If you're using a QR code system, you can include the menu on the event page so guests can review their options in advance or during cocktail hour.
Strategy 6: Build your chart in sections, not all at once
For very large guest lists, trying to seat everyone in one session is overwhelming. Instead, break it into sections:
- Session 1: Assign all immediate family tables. These are non-negotiable and should be done first.
- Session 2: Assign your closest friends and bridal party tables.
- Session 3: Fill in extended family, work colleagues, and other groups.
- Session 4: Review the whole layout. Look for anyone who might be uncomfortable with their tablemates.
Doing this over 2–3 evenings is far less stressful than one marathon seating session.

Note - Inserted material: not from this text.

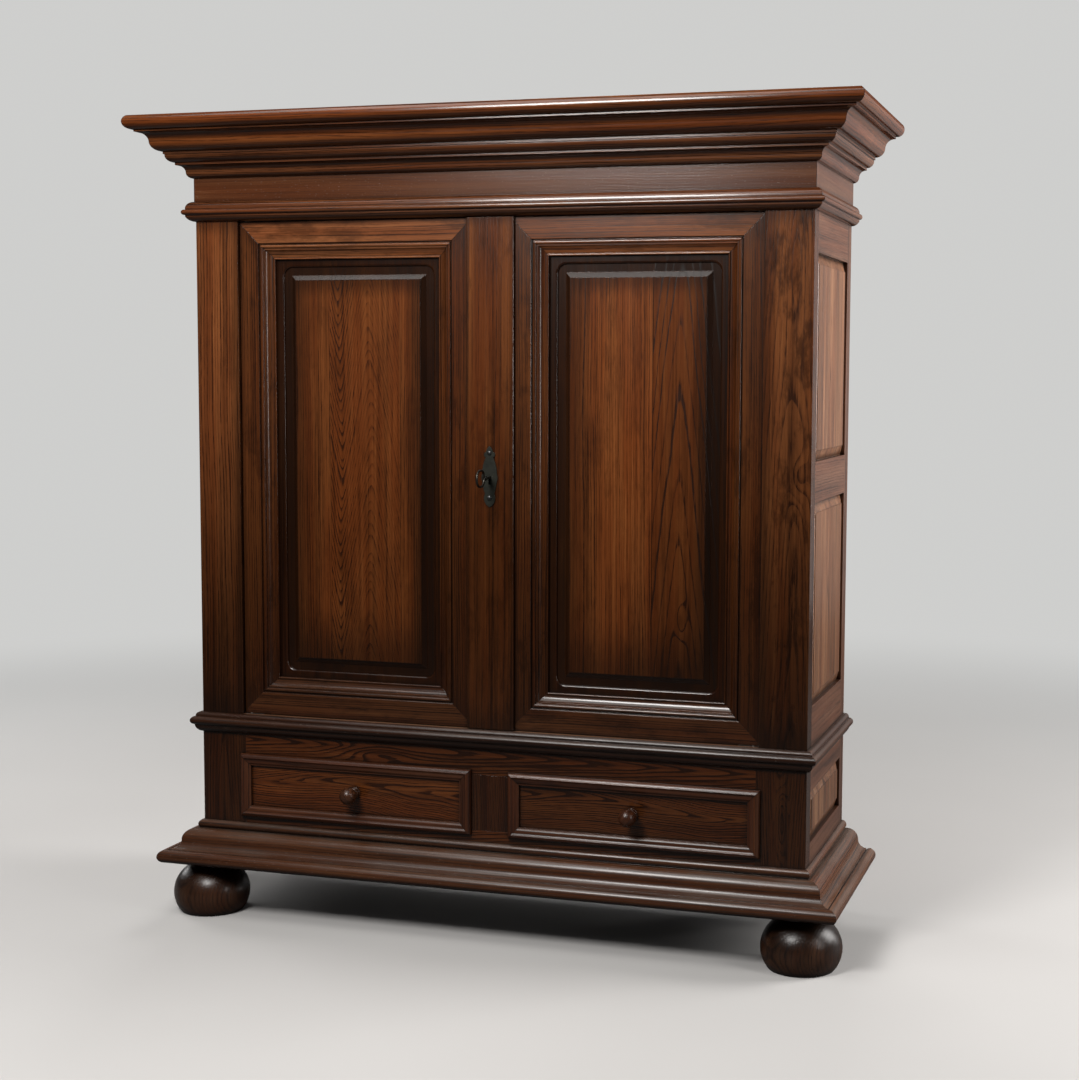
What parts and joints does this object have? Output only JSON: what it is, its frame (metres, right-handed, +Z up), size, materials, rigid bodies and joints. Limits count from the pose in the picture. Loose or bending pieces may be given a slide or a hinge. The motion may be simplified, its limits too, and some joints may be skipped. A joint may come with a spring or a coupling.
{
  "type": "kas cupboard",
  "caption": "Wide two-door oak cupboard with raised panels, drawers in the base, deep moulded cornice, heavy base moulding and ball feet.",
  "frame": {"origin": "on the floor, under the middle of the cupboard's overall box", "axes": "+Z up, -Y out of the front with the doors, +X to the right as seen from the front"},
  "size_m": [1.816, 0.622, 2],
  "materials": {
    "case_oak": "satin dark stained oak",
    "panel_oak": "satin stained oak, lighter in the field",
    "turned_oak": "glossy very dark stained oak",
    "plain_oak": "matt stained oak",
    "black_iron": "satin blackened",
    "steel": "satin"
  },
  "bodies": {
    "case": {"left_front_foot": "turned_oak", "right_front_foot": "turned_oak", "rear_feet": "plain_oak", "base_frame": "case_oak", "base_moulding": "case_oak", "lower_posts": "case_oak", "rear_posts": "case_oak", "drawer_rails": "case_oak", "drawer_centre_stile": "case_oak", "lower_side_rails": "case_oak", "lower_side_panels": "panel_oak", "lower_back_panel": "plain_oak", "drawer_runners": "plain_oak", "waist_moulding": "case_oak", "cupboard_floor": "plain_oak", "upper_front_posts": "case_oak", "upper_side_rails": "case_oak", "upper_side_panels": "panel_oak", "back_boards": "plain_oak", "cupboard_ceiling": "plain_oak", "shelves": "plain_oak", "shelf_cleats": "plain_oak", "door_stops": "plain_oak", "neck_moulding": "case_oak", "frieze": "case_oak", "cornice_bed_moulding": "case_oak", "cornice_crown_moulding": "case_oak", "cornice_nosing": "case_oak", "cornice_top": "plain_oak", "door_pivot_sockets": "steel"},
    "left_door": {"left_door_stiles": "case_oak", "left_door_rails": "case_oak", "left_door_backing_frame": "case_oak", "left_door_panel": "panel_oak", "left_door_meeting_stile": "case_oak", "left_door_centre_board": "case_oak", "left_door_pivots": "steel", "escutcheon": "black_iron", "lock_case": "steel"},
    "right_door": {"right_door_stiles": "case_oak", "right_door_rails": "case_oak", "right_door_backing_frame": "case_oak", "right_door_panel": "panel_oak", "right_door_pivots": "steel", "right_door_bolt_plates": "steel", "lock_keeper": "steel"},
    "left_drawer": {"left_drawer_front": "case_oak", "left_drawer_moulding": "case_oak", "left_drawer_box": "plain_oak", "left_drawer_bottom": "plain_oak", "left_drawer_knob": "turned_oak"},
    "right_drawer": {"right_drawer_front": "case_oak", "right_drawer_moulding": "case_oak", "right_drawer_box": "plain_oak", "right_drawer_bottom": "plain_oak", "right_drawer_knob": "turned_oak"},
    "key": {"key": "black_iron"},
    "lock_bolt": {"lock_bolt": "steel"},
    "top_bolt": {"right_door_top_bolt": "steel"},
    "bottom_bolt": {"right_door_bottom_bolt": "steel"}
  },
  "joints": [
    {"name": "left_door_hinge", "type": "hinge", "parent": "case", "child": "left_door", "pos_m": [-0.65, -0.167, 0.518], "axis": [0, 0, -1], "range_deg": [0, 110]},
    {"name": "right_door_hinge", "type": "hinge", "parent": "case", "child": "right_door", "pos_m": [0.65, -0.167, 0.518], "axis": [0, 0, 1], "range_deg": [0, 110]},
    {"name": "left_drawer_slide", "type": "slide", "parent": "case", "child": "left_drawer", "axis": [0, -1, 0], "range_m": [0, 0.35]},
    {"name": "right_drawer_slide", "type": "slide", "parent": "case", "child": "right_drawer", "axis": [0, -1, 0], "range_m": [0, 0.35]},
    {"name": "key_turn", "type": "hinge", "parent": "left_door", "child": "key", "pos_m": [0, -0.183, 1.13], "axis": [0, 1, 0], "range_deg": [0, 180]},
    {"name": "lock_bolt_slide", "type": "slide", "parent": "left_door", "child": "lock_bolt", "axis": [1, 0, 0], "range_m": [0, 0.012]},
    {"name": "top_bolt_slide", "type": "slide", "parent": "right_door", "child": "top_bolt", "axis": [0, 0, 1], "range_m": [0, 0.02]},
    {"name": "bottom_bolt_slide", "type": "slide", "parent": "right_door", "child": "bottom_bolt", "axis": [0, 0, -1], "range_m": [0, 0.02]}
  ],
  "couplings": [
    {"joint": "right_door_hinge", "follows": "left_door_hinge", "ratio": 1},
    {"joint": "lock_bolt_slide", "follows": "key_turn", "m_per_rad": 0.0038197}
  ]
}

Strategy 7: Assign a "seating coordinator" for day-of issues
At a large wedding, the couple should not be managing seating issues on the day of the event. Designate someone, your wedding coordinator, a planner, a trusted family member, who knows:
- Where the flex seats are
- The login to your digital seating tool (to make last-minute updates)
- Any known tension between guests
- How to help a guest who can't find their seat
With a digital tool like FindMyTable, they can update assignments from their phone in seconds, no coordinator carrying a clipboard of paper anymore.

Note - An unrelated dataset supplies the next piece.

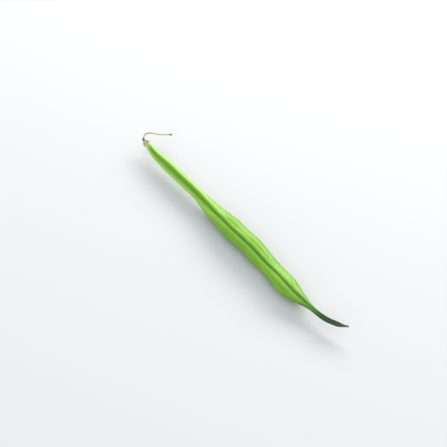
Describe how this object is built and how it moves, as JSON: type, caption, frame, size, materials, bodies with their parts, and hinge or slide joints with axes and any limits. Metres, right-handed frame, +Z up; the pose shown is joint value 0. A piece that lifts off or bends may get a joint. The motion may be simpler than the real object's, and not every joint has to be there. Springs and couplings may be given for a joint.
{
  "type": "green bean",
  "caption": "One fresh green bean as picked: a slender curved pod with a grooved seam and a pointed beak, its dried calyx and a thin bent stalk.",
  "frame": {"origin": "middle of the underside of the whole bean's box, on the surface it lies on", "axes": "+X from the stem end to the tip of the beak, +Z up from the surface the bean lies on"},
  "size_m": [0.132, 0.02, 0.0081],
  "materials": {
    "pod_skin": "satin, fresh green plant skin, paler on the lips of the seam and dark at the beak",
    "dried_calyx": "matt, dry grey-brown plant tissue",
    "dry_stalk": "matt, pale yellow-green fibrous stalk"
  },
  "bodies": {
    "root": {"pod": "pod_skin", "calyx": "dried_calyx", "stalk": "dry_stalk"}
  },
  "joints": []
}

What the numbers look like
| Guest Count | Tables (10/table) | Flex seats needed | Best seating method |
|---|---|---|---|
| 50–75 | 5–8 | 4 | Paper or QR both work |
| 75–150 | 8–15 | 6 | QR code recommended |
| 150–250 | 15–25 | 8–10 | QR code strongly recommended |
| 250–400+ | 25–40+ | 12–16 | QR code, paper is impractical |
Real example: 320-guest wedding
Priya and her husband had 320 guests at their wedding. They used FindMyTable's QR code seating chart with a single sign at the venue entrance. Here's what she said:
"We had 320 guests and everyone found their seat in under a minute. The photo gallery was a HUGE hit! Guests loved uploading photos during cocktail hour!"
At that scale, a traditional escort card table would have been a 200-card sorting job, a crowded entrance, and no ability to make same-day changes. The QR code approach handled all of it with one sign.